Born Amy Lyon in 1765 to an impoverished couple in Cheshire, the future friend of the Queen of Naples headed off to London alone when she was 12 for employment as a domestic servant. At 13, she was applying at Drury Lane to be an actress, and within a year, working as a prostitute. She also posed as an artist's model and worked in the dubious "Temple of Health", a sort of sex-help exhibition, before joining the notorious Mrs Kelly's brothel just off Picadilly. She was found there by Sir Harry Fetherstonehaugh who took her off to his country estate, before abandoning her when she got pregnant with his child.

His less flamboyant friend, Charles Greville, the younger son of Lord Brooke and the nephew of Sir William Hamilton, the English ambassador to Naples, was obsessed with her and he rescued her - after a fashion. With him, she had to cultivate the appearance of the "penitent prostitute" and follow all his rules, but once she began sitting for the artist George Romney, and his strikingly beautiful paintings of her attracted public curiosity, Greville grew jealous and attempted to pass Emma on to his uncle in Naples.
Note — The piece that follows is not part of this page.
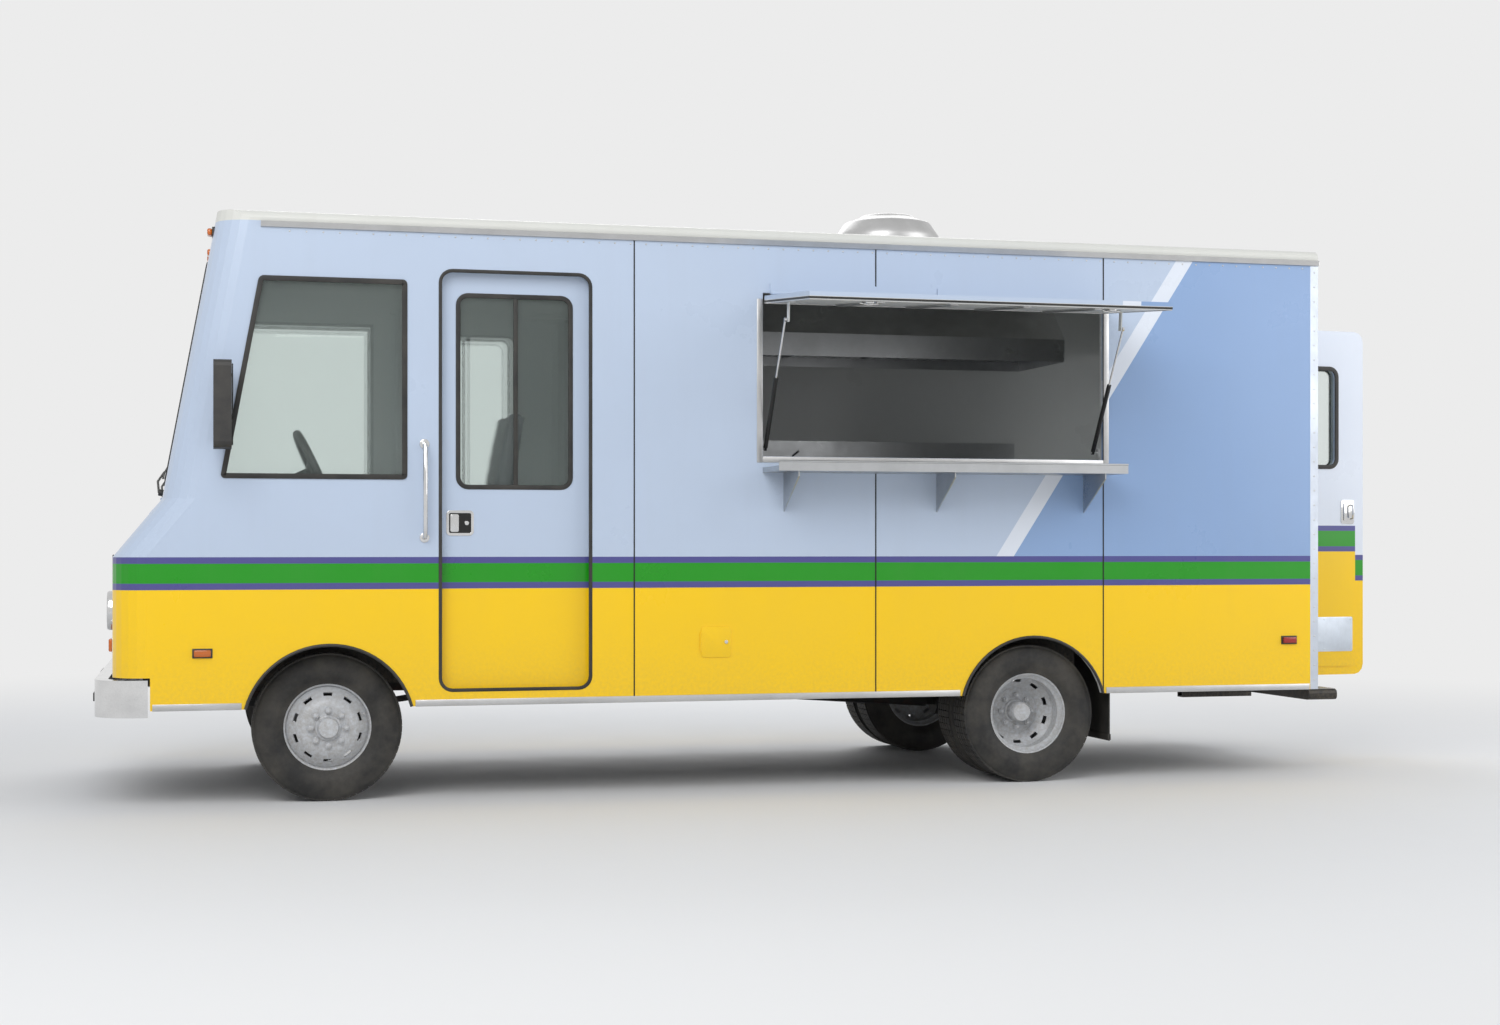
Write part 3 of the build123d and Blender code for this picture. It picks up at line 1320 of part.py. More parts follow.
def engine_cover():
    """The cover over the engine between the seats, open beneath."""
    x0, x1 = COVER_X
    half = COVER_HALF
    outer = prism_y(
        [(x0, FLOOR_TOP), (x1, FLOOR_TOP), (x1, COVER_TOP - 110), (x1 - 140, COVER_TOP), (x0, COVER_TOP)],
        (-half, half),
    )
    low = FLOOR_TOP - 1
    high = COVER_TOP - COVER_T
    back = x1 - COVER_T
    inner = prism_y(
        [(x0 + 10, low), (back, low), (back, high - 98), (back - 128, high), (x0 + 10, high)],
        (COVER_T - half, half - COVER_T),
    )
    return outer - inner


def dashboard():
    """The dash across the cab, the steering column and the wheel."""
    dash = prism_y(
        [(NOSE_X, 1290), (-2260, 1250), (-2200, 1330), (-2210, 1430), (-2400, 1450), (NOSE_X, 1450)],
        (-INNER_HALF, INNER_HALF),
    )
    dash = dash & envelope(WALL)
    centre = Vector(WHEEL_AT[0], DRIVER_Y, WHEEL_AT[1])
    foot = Vector(COLUMN_FOOT[0], DRIVER_Y, COLUMN_FOOT[1])
    plane = Plane(origin=centre, z_dir=centre - foot)
    low, high = WHEEL_R
    half = (high - low) / 2
    ring = [(-half, low), (-half, high), (half, high), (half, low)]
    rim_ring = Rot(90, 0, 0) * in_flats(ring, LAMP_SIDES)
    hub = rod_z(42, 0, 0, (-15, 15), RING_SIDES)
    spokes = [Rot(0, 0, angle) * block((30, 200), (-12, 12), (-8, 8)) for angle in (0, 120, 240)]
    column_length = (centre - foot).length
    column = rod_z(COLUMN_R, 0, 0, (-column_length, 0), PIN_SIDES)
    return dash + plane * (rim_ring + hub + spokes + column)


def driver_seat():
    """Pedestal, cushion and back, as plain closed forms."""
    y = (DRIVER_Y - SEAT_W / 2, DRIVER_Y + SEAT_W / 2)
    pedestal = block(PEDESTAL_X, (y[0] + 90, y[1] - 90), (FLOOR_TOP, SEAT_Z[0]))
    cushion = rounded_y(SEAT_X, SEAT_Z, y, 40, CORNER_CHORDS)
    back_y = (y[0] + 10, y[1] - 10)
    back = rounded_y((0, SEAT_BACK_T), (0, SEAT_BACK_H), back_y, 45, CORNER_CHORDS)
    back = Pos(SEAT_BACK_X, 0, SEAT_Z[1] - 30) * Rot(0, SEAT_BACK_LEAN, 0) * back
    return pedestal + cushion + back


def radiator():
    """The radiator behind the grille, on the first cross member."""
    front = NOSE_X + RADIATOR_BACK
    ys = (-RADIATOR_HALF, RADIATOR_HALF)
    return block((front, front + RADIATOR_T), ys, (RAIL_TOP - RAIL_T, RADIATOR_TOP))


fixed_wall_hinges = rear_place * fixed_hinges
barrels, rods, jamb_brackets = struts()
left_wall = serving_wall([hatch_place * hatch_fixed, *jamb_brackets])

wheels()
save("front_axle", front_axle())
save("knuckle_right", knuckle())
save("knuckle_left", other_side(knuckle()))
save("rear_axle", rear_axle())
save("leaf_springs", *springs())
save("chassis_frame", *chassis_frame())
save("cross_members", *cross_members())
save("engine_block", engine())
save("radiator", radiator())
save("drive_shaft", drive_shaft())
save("exhaust", exhaust())
save("fuel_tank", fuel_tank())
save("floor", floor())
save("stepwells", *stepwells())
save("side_wall_right", *side_wall(None))
save("side_wall_left", *left_wall)
save("rear_wall", rear_wall() + fixed_wall_hinges)
save("corner_posts", *corner_posts())
save("front_cowl", *front_cowl())
save("fixed_glass", *fixed_glass())
save("roof", roof())
save("hood", hood())
save("grille", grille())
save("headlamps", *headlamps())
save("front_bumper", front_bumper())
save("rear_bumper", rear_bumper())
save("tail_lamps", *tail_lamps())
save("mirrors", *mirrors())
save("cab_door_right", cab_door())
save("cab_door_left", other_side(cab_door()))
save("rear_door", rear_door())
save("service_hatch", service_hatch())
for end, barrel, rod in zip(("front", "rear"), barrels, rods):
    save(f"strut_barrel_{end}", barrel)
    save(f"strut_rod_{end}", rod)
save("serving_shelf", serving_shelf())
save("kitchen_counter", kitchen_counter())
save("cook_line", cook_line())
save("range_hood", range_hood())
save("fridge", fridge())
save("roof_vent", roof_vent())
save("engine_cover", engine_cover())
save("dashboard", dashboard())
save("driver_seat", driver_seat())
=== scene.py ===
"""Looks of a walk-in food truck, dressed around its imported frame. Sizes are in metres."""
from __future__ import annotations

import logging
import math
from dataclasses import dataclass, field
from enum import Enum
from typing import Iterable, Optional, Sequence

import bmesh
import bpy
from mathutils import Matrix, Vector


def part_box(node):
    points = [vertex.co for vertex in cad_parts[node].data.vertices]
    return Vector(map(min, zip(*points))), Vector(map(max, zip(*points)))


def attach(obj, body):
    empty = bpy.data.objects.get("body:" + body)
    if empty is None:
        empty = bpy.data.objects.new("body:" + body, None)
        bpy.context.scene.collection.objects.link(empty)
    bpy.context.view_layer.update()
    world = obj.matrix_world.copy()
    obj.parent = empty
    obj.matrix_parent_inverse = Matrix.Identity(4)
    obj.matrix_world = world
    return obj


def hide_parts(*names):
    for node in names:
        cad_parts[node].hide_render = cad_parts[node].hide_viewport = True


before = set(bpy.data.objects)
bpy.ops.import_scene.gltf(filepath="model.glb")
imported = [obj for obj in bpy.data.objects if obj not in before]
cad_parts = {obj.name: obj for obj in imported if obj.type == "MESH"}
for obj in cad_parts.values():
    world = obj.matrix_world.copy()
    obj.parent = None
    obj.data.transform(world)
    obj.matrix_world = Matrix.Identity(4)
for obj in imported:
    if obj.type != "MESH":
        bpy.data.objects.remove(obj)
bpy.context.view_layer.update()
LOG = logging.getLogger("food_truck")

Colour = tuple[float, float, float, float]
Triple = Sequence[float]
Socket = bpy.types.NodeSocket

SMOOTH_ANGLE = math.radians(38)
SHARP_ANGLE = 0.5
TRUCK = "truck"
SIDES = (-1, 1)

# The shut truck's own measures, as the frame has them. The nose line's points are (z, x), from
# the nose's foot over the screen's foot to the roof. The belt's edges are heights.
NOSE_LINE = ((1.150, -2.720), (1.420, -2.500), (2.768, -2.250))
SCREEN_RUN = NOSE_LINE[2][1] - NOSE_LINE[1][1]
SCREEN_RISE = NOSE_LINE[2][0] - NOSE_LINE[1][0]
SCREEN_OUT = Vector((-SCREEN_RISE, 0, SCREEN_RUN)).normalized()
NOSE_X = NOSE_LINE[0][1]
SIDE_Y = 1.100
WALL = 0.045
CORNER_R = 0.150
CAB_LEAF_Y = (1.019, 1.049)
REAR_X = 3.350
LEAF_FACE_X = 3.3578
AXLES_X = (-1.75, 1.75)
TYRE_R = 0.349
BELT = (1.000, 1.030, 1.120, 1.150)
RAISED_BELT = 0.170
FAN = (1.5, 0.5)
DOOR_PIVOT = Vector((3.364, -0.1625, 0.0))
DOOR_TURN = math.radians(-84)
HATCH_PIVOT = Vector((0.0, -1.114, 2.4375))
HATCH_TURN = math.radians(-85)


def srgb(red: int, green: int, blue: int) -> Colour:
    """Turns a display colour into the linear one that shaders take.

    Args:
        red: Red, 0 to 255.
        green: Green, 0 to 255.
        blue: Blue, 0 to 255.

    Returns:
        The linear colour with full alpha.
    """
    def linear(value: int) -> float:
        """One channel as linear light."""
        share = value / 255
        return share / 12.92 if share <= 0.04045 else ((share + 0.055) / 1.055) ** 2.4

    return (linear(red), linear(green), linear(blue), 1.0)


def grey(value: int) -> Colour:
    """A neutral display grey as a linear colour."""
    return srgb(value, value, value)


def front_x(z: float) -> float:
    """The x of the nose or windshield surface at a height.

    Args:
        z: Height over the ground.

    Returns:
        The x of the outer surface on the centre line.
    """
    for (low_z, low_x), (high_z, high_x) in zip(NOSE_LINE, NOSE_LINE[1:]):
        if z <= high_z:
            share = max(0.0, (z - low_z) / (high_z - low_z))
            return low_x + share * (high_x - low_x)
    return NOSE_LINE[-1][1]


def rectangle(low: Triple, high: Triple) -> list[Triple]:
    """The corners of a rectangle that lies square to an axis.

    Args:
        low: One corner.
        high: The corner across from it, level with the first along one axis.

    Returns:
        The four corners in order.
    """
    flat = next(axis for axis in range(3) if low[axis] == high[axis])
    first, second = [axis for axis in range(3) if axis != flat]
    made = []
    for near, far in ((low, low), (high, low), (high, high), (low, high)):
        point = list(low)
        point[first], point[second] = near[first], far[second]
        made.append(tuple(point))
    return made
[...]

Williams argues that Emma was horrified by this ploy, but that she soon grew to love William Hamilton. She would pose as figures from antiquity in her series of "Attitudes" (once witnessed by Goethe) which soon became the talk of Naples, and eventually, after realising that he couldn't do without her, Hamilton made an honest woman of her. The Queen of Naples became a special friend, and at the height of the Terror, Emma openly supported Marie Antoinette and would later help the Queen escape the advancing French troops. It was war that undid their marriage, for Williams, over 60 and indulgent, had little chance of keeping her once the great hero Nelson arrived.

The relationship between Emma and Lord Nelson is characterised by intensity and massive spending. Back in London they became the talk of the town, throwing lavish parties for their famous friends and overspending on the decoration of their flashy new home. It was all to end in tragedy of course - once Nelson died, Emma carried on spending but without the money to fund her tastes. Creditors and the inconstancy of fair-weather friends soon forced her to flee, and she died in poverty abroad while still only in her forties.

Williams is keen to stress the multifaceted nature of Emma Hamilton in an attempt to portray her as a woman of modernity: "Model, courtesan, dancer, fashion icon, actress, double agent, political hostess, mother, ambassadress and hero's mistress, Emma Hamilton performed many roles in her astonishing rise from poverty to wealth and fame."

But Emma was very much a woman of her time - not a political revolutionary, maybe, but a revolutionary in the way she broke down class barriers, undermining public attitudes about what a poor, uneducated woman could become. This was the era of Mary Wollstonecraft and women's rights; it was also the era of the courtesan, of the infamous Harriette Wilson. Before the strictures of the Victorian era closed off many women's choices, it was possible that a woman born in poverty could rise to riches and respectability. That, surely, is the importance of Emma Hamilton to us today. Not just how she manipulated the media, or how many pairs of shoes she possessed.